Je le revois à la télévision le soir où le petit n’avait que deux ans, qu’il annonçait quitter la vie politique, et que le borgne était au second tour. Quatorze ans plus tard, je le croise en Provence au pied du Ventoux, et, franchement, que pourrais-je bien lui dire ?
Peut-être lui raconter que je ne suis pas le grimpeur que j’imaginais. En haut du Ventoux, il y a des marchands de sucreries, des étrangers sur des vélos haut-de-gamme, des compagnies privées qui organisent des voyages sportifs, et un beauf à la française qui fume une clope au-dessus de mon nez, avant de cramer les cheveux de sa propre gamine en levant son camescope pour filmer le paysage immobile. Le vent est tombé ce matin, il fait chaud dans la vallée, je suis épuisé mais je me force, je vais descendre boire un panaché au Chalet Reynard avant de remonter ici, puis me laisser glisser jusqu’au village.

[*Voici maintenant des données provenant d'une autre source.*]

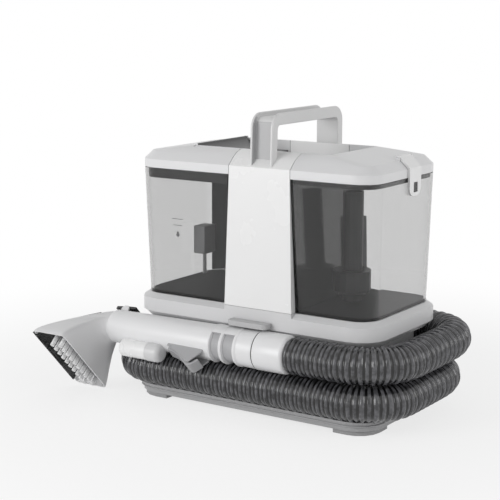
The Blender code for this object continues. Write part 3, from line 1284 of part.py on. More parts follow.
def make_nozzle(frame):
    made = set(bpy.data.objects)
    steps = [i / HOOD_STEPS for i in range(HOOD_STEPS + 1)]
    spigot = WAND_TIP + SPIGOT_LENGTH
    neck = WAND_TIP - GAP
    loops = [pipe_section(spigot, SPIGOT_RADIUS), pipe_section(neck, SPIGOT_RADIUS)]
    loops += [hood_section(s, 0) for s in steps]
    loops += [hood_section(s, -HOOD_WALL) for s in reversed(steps[1:])]
    loops += [pipe_section(neck - HOOD_WALL, SPIGOT_BORE), pipe_section(spigot, SPIGOT_BORE)]
    head = add("nozzle_head", loft(loops, ring=True), grey(0xB8), 0.35)

    rows = steps[WINDOW_FIRST_STEP:] + [WINDOW_END_SHARE]
    window = add("nozzle_window", loft([window_row(s) for s in rows]), grey(0x38), 0.15)

    slab = prism(outline(MOUTH_X - BRUSH_FAR, MOUTH_X + BRUSH_NEAR, -BRUSH_HALF_WIDTH, BRUSH_HALF_WIDTH,
                         (BRUSH_CORNER,) * 4), "z", -BRUSH_DEPTH - BRUSH_THICKNESS, -BRUSH_DEPTH)
    brush = add("nozzle_brush", slab, grey(0x40), 0.6)
    middle = (MOUTH_X + sum(TUFT_ROWS) / len(TUFT_ROWS), 0, 0)
    combine(brush, shape("spray hole", turned(
        disc(JET_BORE + GAP, -BRUSH_DEPTH - BRUSH_THICKNESS - PAST, PAST - BRUSH_DEPTH),
        sides=SMALL_STEPS, place=middle)))
    combine(brush, shape("bristles", make_bristles()), "UNION")

    low = GAP - BRUSH_DEPTH
    jet = add("spray_jet", turned(
        ((JET_BORE, low), (JET_RADIUS, low), (JET_RADIUS, low + JET_LENGTH / 2),
         (JET_RADIUS / 2, low + JET_LENGTH), (JET_BORE, low + JET_LENGTH)), sides=16,
        place=middle), grey(0x70), 0.4)
    for item in (head, window, brush, jet):
        pivot(item, (WAND_TIP, 0, 0))
    for item in set(bpy.data.objects) - made:
        item.parent = frame


def make_bristles():
    """Ten tufts in each row; a tuft's strands follow a seed head's spiral and splay apart."""
    bm = bmesh.new()
    foot = -BRUSH_DEPTH - BRUSH_THICKNESS + STRAND_ROOT
    for x in TUFT_ROWS:
        for tuft in range(TUFTS):
            y = TUFT_PITCH * (tuft - (TUFTS - 1) / 2)
            for strand in range(TUFT_STRANDS):
                reach = TUFT_RADIUS * math.sqrt((strand + 0.5) / TUFT_STRANDS)
                turn = strand * GOLDEN_ANGLE
                offset = Vector((reach * math.cos(turn), reach * math.sin(turn), 0))
                base = Vector((MOUTH_X + x, y, foot)) + offset
                tip = base + offset * STRAND_SPLAY - Vector((0, 0, STRAND_LENGTH))
                rows = []
                for centre, radius in ((base, STRAND_RADIUS), (tip, STRAND_RADIUS / 2)):
                    rows.append([bm.verts.new(point) for point in circle(
                        centre, Vector((1, 0, 0)), Vector((0, 1, 0)), radius, 3)])
                root = bm.faces.new(rows[0])
                end = bm.faces.new(rows[1])
                bmesh.ops.bridge_loops(bm, edges=list(root.edges) + list(end.edges))
    return bm


def build():
    clear_scene()
    make_base()
    make_hose()
    make_connector()
    make_housing()
    make_deck()
    make_column()
    make_handle()
    make_clean_tank()
    make_clean_lid()
    make_dirty_tank()
    make_dirty_lid()
    make_fan_and_motor()
    make_pump_and_board()
    make_rear_fittings()
    frame = make_wand_frame()
    make_wand(frame)
    make_nozzle(frame)


build()
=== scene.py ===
# %% [markdown]
# # A spot extractor, dressed for its picture
# The machine's working solids come ready made from its frame: tanks, lids, column, hose and wand,
# each on the body it moves with. This lesson gives them their looks. Where a plain solid is too
# coarse, the piece is modelled again around it. The others get softer edges or just a better
# finish. Every finish is named for the real material, and those that paint in shade or glints say
# so.

# %% The frame
import math

import bmesh
import bpy
import numpy as np
from mathutils import Matrix, Vector


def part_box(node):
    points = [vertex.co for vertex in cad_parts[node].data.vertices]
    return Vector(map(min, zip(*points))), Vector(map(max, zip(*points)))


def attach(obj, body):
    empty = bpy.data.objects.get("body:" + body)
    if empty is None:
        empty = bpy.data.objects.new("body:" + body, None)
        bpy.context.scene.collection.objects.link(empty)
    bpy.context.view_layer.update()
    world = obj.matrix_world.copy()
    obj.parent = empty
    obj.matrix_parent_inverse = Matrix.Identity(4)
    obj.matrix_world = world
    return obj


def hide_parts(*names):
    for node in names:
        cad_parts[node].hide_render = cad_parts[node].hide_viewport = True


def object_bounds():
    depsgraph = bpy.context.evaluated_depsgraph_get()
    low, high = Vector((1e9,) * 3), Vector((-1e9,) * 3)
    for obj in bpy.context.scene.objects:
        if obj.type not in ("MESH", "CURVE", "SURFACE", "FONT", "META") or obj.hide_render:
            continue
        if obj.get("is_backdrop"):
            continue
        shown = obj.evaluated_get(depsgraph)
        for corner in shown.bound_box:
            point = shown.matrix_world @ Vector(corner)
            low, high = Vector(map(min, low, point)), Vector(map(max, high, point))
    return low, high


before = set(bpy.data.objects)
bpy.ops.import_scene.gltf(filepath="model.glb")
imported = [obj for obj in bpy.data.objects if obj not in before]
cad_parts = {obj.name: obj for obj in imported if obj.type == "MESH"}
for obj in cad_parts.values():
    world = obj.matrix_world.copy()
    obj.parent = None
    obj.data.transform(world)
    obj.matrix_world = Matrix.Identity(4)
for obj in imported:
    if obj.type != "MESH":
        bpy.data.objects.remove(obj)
cad_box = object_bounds()
MM = 0.001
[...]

En montant, j’ai été doublé par des motards et des types en 4X4. J’ai compté les détritus des cyclistes, qui sont de plus en plus rares. Et une Ferrari lancée à fond a bien failli m’écraser, à deux kilomètres du sommet. Elle m’avait doublé un peu avant, puis, en descendant, avait pris le virage un peu large. Le type à l’intérieur avait l’air content de lui. Je suis trop épuisé pour lui en vouloir.
Ce soir, j’ai voulu manger une pizza. Comme je viens de recevoir la facture de mon avocat, j’ai revu mes prétentions culinaires à la baisse. C’est juste que j’en ai marre des pâtes. Derrière moi, un gamin d’au moins cinq ans insiste pour manger dans sa poussette. N’embête pas le monsieur lui dit sa mère, une grosse chose boudinée, comme la plupart des femmes en terrasse ce soir, et comme ces gens qui ne finissent pas leurs assiettes. Le gamin me regarde méchamment. Je sais déjà que je ressemble à mon père, parce que, en lisant Virginie Despentes seul à table, je porte des lunettes. Je regarde le gamin par au-dessus, et j’imagine que c’est ainsi qu’il aura appris à reconnaître un vieux, pour le temps qu’il lui reste à vivre.
Je lui collerais bien une claque à ce petit con, mais c’est sa mère la coupable, comme presque toujours quand les pères sont présents.
En lisant Vernon Subutex, je revois mes potes rockers et les années quatre-vingts, celles qui m’ont définitivement fait comprendre que les bourgeois parvenus étaient répréhensibles non pas tant parce que papa et maman avaient gagné beaucoup d’argent, mais parce qu’ils avaient mauvais goût en musique : ils aimaient Dépêche-Mode et Indochine, et ça, quand on a de l’argent, c’est impardonnable.
La grosse mère dit au gamin trop grand pour sa poussette qu’il n’est pas obligé de finir son assiette. Mes voisins n’ont pas fini leurs hamburgers, la serveuse m’assure que le dessert du jour est "maison", et je pense que Lionel Jospin, quelque part pas loin, ne sait pas qu’il n’aurait rien pu faire à tout cela.